Our Public Data Space prototype applies and consolidates the IDS artifacts information model, connector, broker, and data source adapters to an out-of-the-box solution for IDS-conform data publishing. It currently can integrate and publish data from four sources: CKAN, PostgreSQL, file system, and the open data platform mCloud. In addition, the entire solution is available as open source and acts as a transparent implementation of IDS artifacts, representing a starting point for potential IDS open data providers or other IDS use cases.

A successful broader adoption of our solution will require an adoption by actual providers of open data from the public and private domain. Our solution can be integrated on top of existing platforms, in principle allowing a smooth migration. Yet, this process requires substantial efforts and the support of the current actors of open data. We believe that with the rising popularity of International Data Spaces, the demand for integration and adoption in domains beyond industry data sharing will increase.
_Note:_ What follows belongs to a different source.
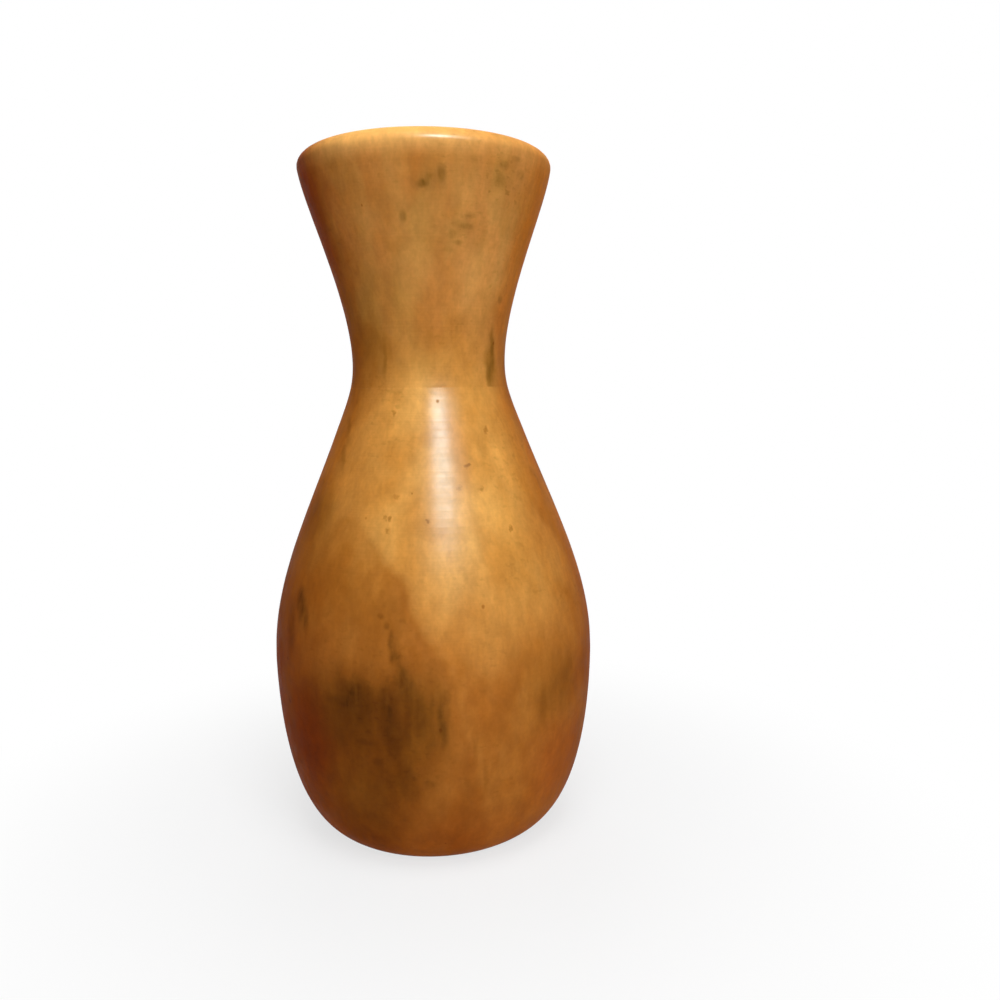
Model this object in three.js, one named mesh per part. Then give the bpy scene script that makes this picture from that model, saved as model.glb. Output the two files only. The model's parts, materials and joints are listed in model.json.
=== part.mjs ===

In future work, we aspire a Base Security Profile certification of our connector, adding an additional layer of trust to open data. In addition, we plan to extend the application domain towards the publication and sharing of open research Data. In addition, the Open Data Broker’s interoperability with consuming IDS connectors will be demonstrated further in upcoming IDSA Plugfest activities. Finally, we will provide an extended data model to offer a richer, semantic description of the available data.